Telegraph Tap House, Lethbridge AB
There is nothing closer to welding without a face shield, than driving into the Southern Alberta sunrise at mid morning. At the end of the burning road, not a magic Irish dwarf on a pot a gold, but a conservative shopping netherworld, where the trees are held down with cable, and the Wild Rosers chase the freaks through the grain and barbwire, the lovely and potent Lethbridge, Alberta. What's that early morning pong? Is that meat rendering, is Leatherface boiling tourists in the piggy barn? It's smells like... Lethbridge.
The odours bring me back to my college days of fist fighting rednecks at Essie's and being ejected into the hard, frozen snow. The dead cold Southern Alberta wind bringing you to consciousness after a good cowboy beating, magical. Ah memories... All those 3am steak and eggs at Humpty's restaurant with Elvis from Magrath... Oh look, it's noon. Let's find a pub.
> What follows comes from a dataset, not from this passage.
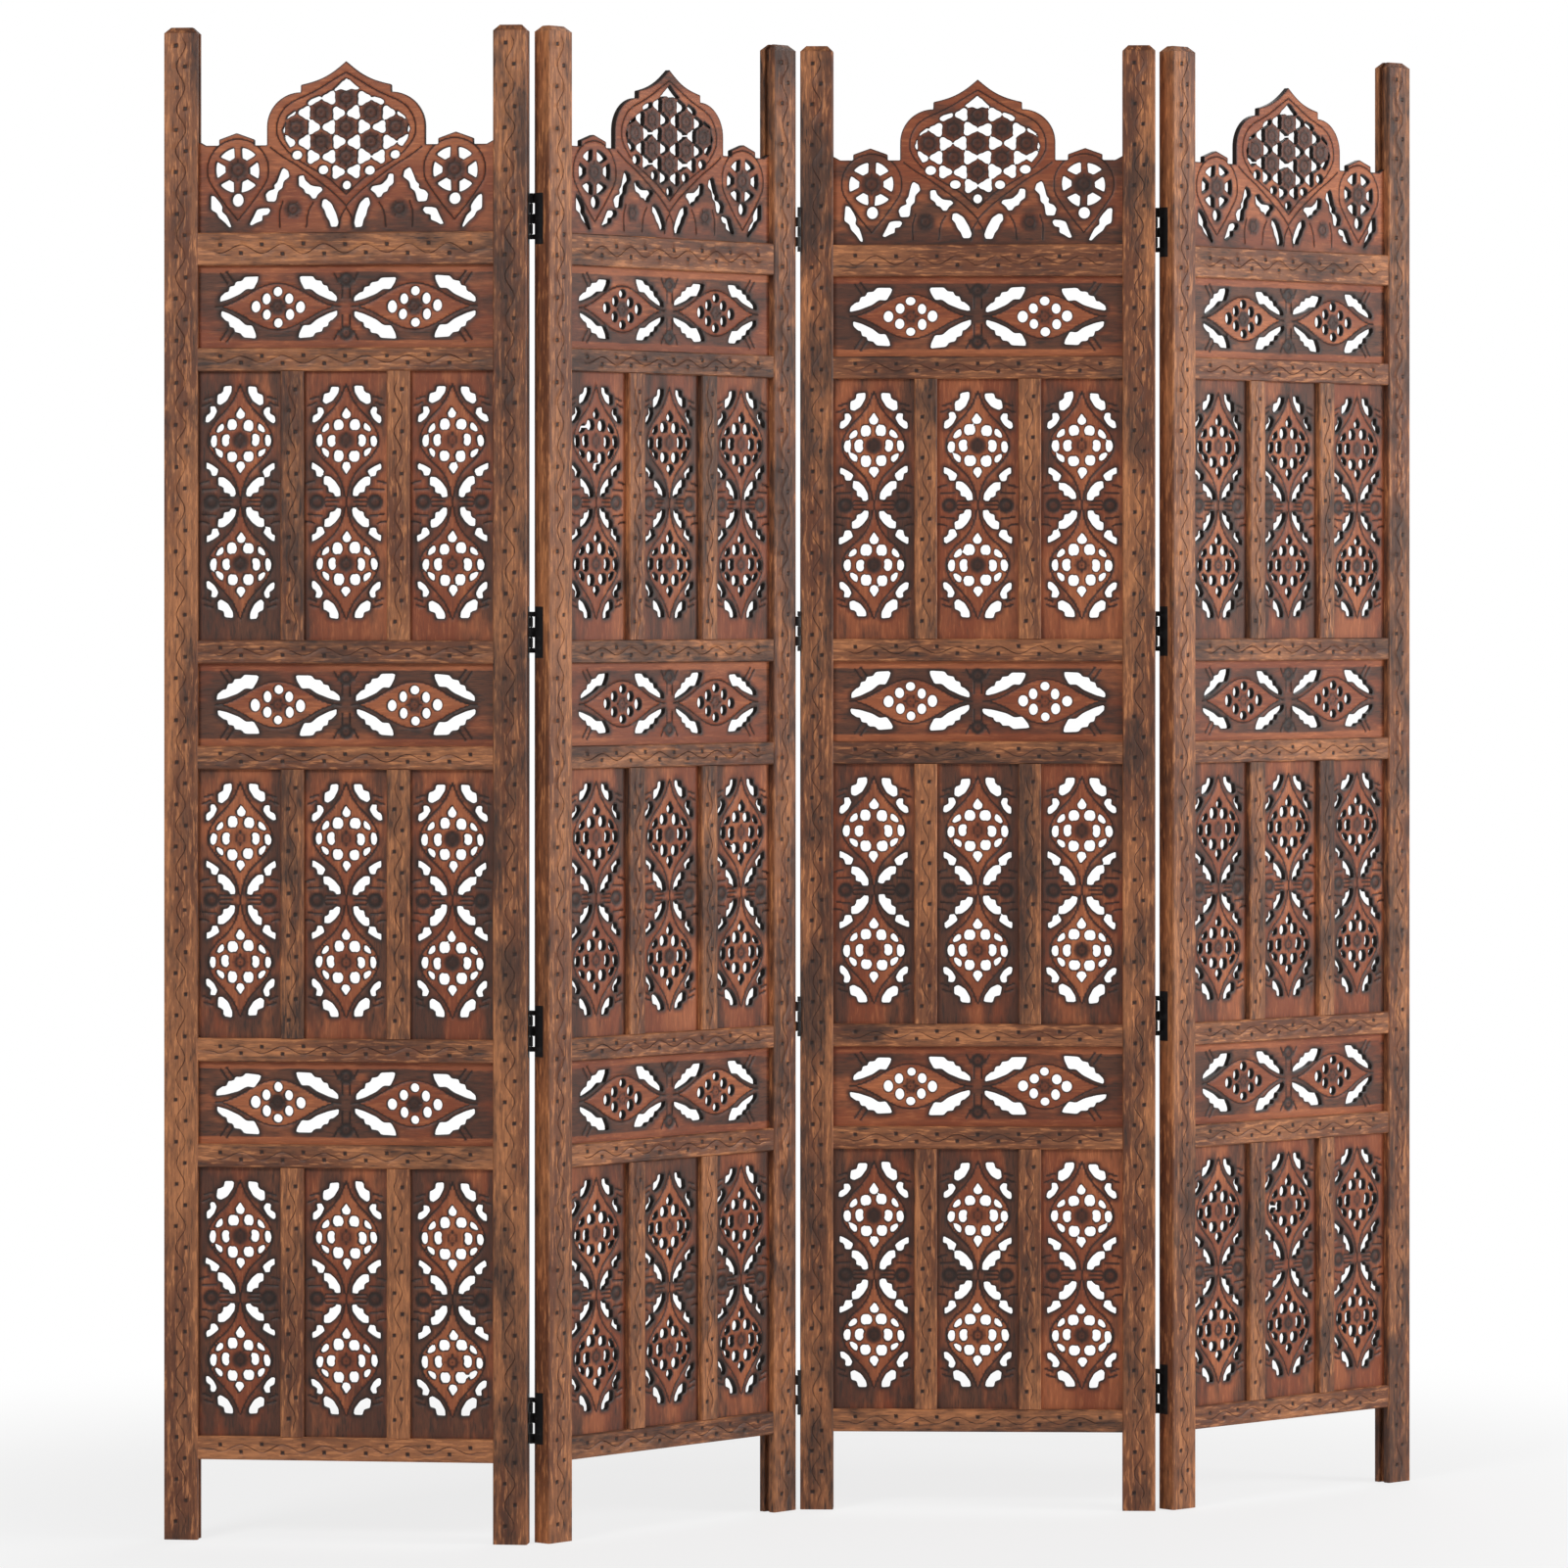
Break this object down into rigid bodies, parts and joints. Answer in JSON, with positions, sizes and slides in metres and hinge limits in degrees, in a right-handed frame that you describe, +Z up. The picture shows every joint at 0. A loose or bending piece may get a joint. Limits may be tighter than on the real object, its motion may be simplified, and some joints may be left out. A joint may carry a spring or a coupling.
{
  "type": "folding screen",
  "caption": "Carved wooden folding screen: pierced boards in hinged post-and-rail panels, each with a lobed crest, standing in a zigzag on the feet of its posts.",
  "frame": {"origin": "on the floor, at the middle of the open screen's bounding box", "axes": "+Z up; +X to the right along the zigzag as seen from the front; +Y to the back"},
  "size_m": [1.4046, 0.59, 1.65],
  "materials": {
    "frame_wood": "satin, stained brown, with burnt patches",
    "board_wood": "satin, red-brown, burnt along the edges and round the piercing",
    "hinge_paint": "black, slightly shiny"
  },
  "bodies": {
    "panel_1": {"panel_1_post_left": "frame_wood", "panel_1_post_right": "frame_wood", "panel_1_rails": "frame_wood", "panel_1_top_rail": "frame_wood", "panel_1_mullions": "frame_wood", "panel_1_crest_board": "board_wood", "panel_1_frieze_boards": "board_wood", "panel_1_tall_boards_1": "board_wood", "panel_1_tall_boards_2": "board_wood", "panel_1_tall_boards_3": "board_wood", "fold_1_left_leaves": "hinge_paint"},
    "panel_2": {"panel_2_post_left": "frame_wood", "panel_2_post_right": "frame_wood", "panel_2_rails": "frame_wood", "panel_2_top_rail": "frame_wood", "panel_2_mullions": "frame_wood", "panel_2_crest_board": "board_wood", "panel_2_frieze_boards": "board_wood", "panel_2_tall_boards_1": "board_wood", "panel_2_tall_boards_2": "board_wood", "panel_2_tall_boards_3": "board_wood", "fold_2_left_leaves": "hinge_paint", "fold_1_right_leaves": "hinge_paint"},
    "panel_3": {"panel_3_post_left": "frame_wood", "panel_3_post_right": "frame_wood", "panel_3_rails": "frame_wood", "panel_3_top_rail": "frame_wood", "panel_3_mullions": "frame_wood", "panel_3_crest_board": "board_wood", "panel_3_frieze_boards": "board_wood", "panel_3_tall_boards_1": "board_wood", "panel_3_tall_boards_2": "board_wood", "panel_3_tall_boards_3": "board_wood", "fold_3_left_leaves": "hinge_paint", "fold_2_right_leaves": "hinge_paint"},
    "panel_4": {"panel_4_post_left": "frame_wood", "panel_4_post_right": "frame_wood", "panel_4_rails": "frame_wood", "panel_4_top_rail": "frame_wood", "panel_4_mullions": "frame_wood", "panel_4_crest_board": "board_wood", "panel_4_frieze_boards": "board_wood", "panel_4_tall_boards_1": "board_wood", "panel_4_tall_boards_2": "board_wood", "panel_4_tall_boards_3": "board_wood", "fold_3_right_leaves": "hinge_paint"}
  },
  "joints": [
    {"name": "fold_1", "type": "hinge", "parent": "panel_1", "child": "panel_2", "pos_m": [-0.30114, -0.26932, 0], "axis": [0, 0, 1], "range_deg": [-54.4, 125.6]},
    {"name": "fold_2", "type": "hinge", "parent": "panel_2", "child": "panel_3", "pos_m": [-0.00885, 0.00823, 0], "axis": [0, 0, 1], "range_deg": [-130.2, 49.8]},
    {"name": "fold_3", "type": "hinge", "parent": "panel_3", "child": "panel_4", "pos_m": [0.39396, 0.02288, 0], "axis": [0, 0, 1], "range_deg": [-45.5, 134.5]}
  ]
}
The Telegraph Tap House is a great new spot in a nifty brick building just off third. They have 18 beer taps, most excellent. I found it hard to stop drinking the Maredsous 10 from Belgium. The ten denoting the alcohol percentage. After four pints I was ready for round one, just like the old days. As Henry Chanaski said, "I got the guts, but the guts need fuel." Which brings us to brunch and the Dead Albertan. The Dead Albertan is two grill cheese sandwiches with a house made burger between the cheesiness. It weighs in at 6inches, 840 calories. It is a decedent, fat kid loving, hide in the corner with a bib sort of happening. You definitely feel like a criminal biting into this monster. I have noticed this trendy food item popping up on menus all over the place. Time will tell if it will roar into the dumpster with the dreaded hipster yam fries or be a contender. If this sandwich doesn't cause a Fred Sandford tightness in your chest nothing will.
So once the liquor is calling the shots and you wander off into the meat tinged Alberta night, you get lost chasing a white buffalo crossing the High Level bridge and fall deep into the brambles at the bottom of a coulee, winter crawls into your bones and the boatman is floating slowly towards you down the Oldman River, you can die knowing with some merriment, that you have a head full of European beer and a Dead Albertan wallows in your gut.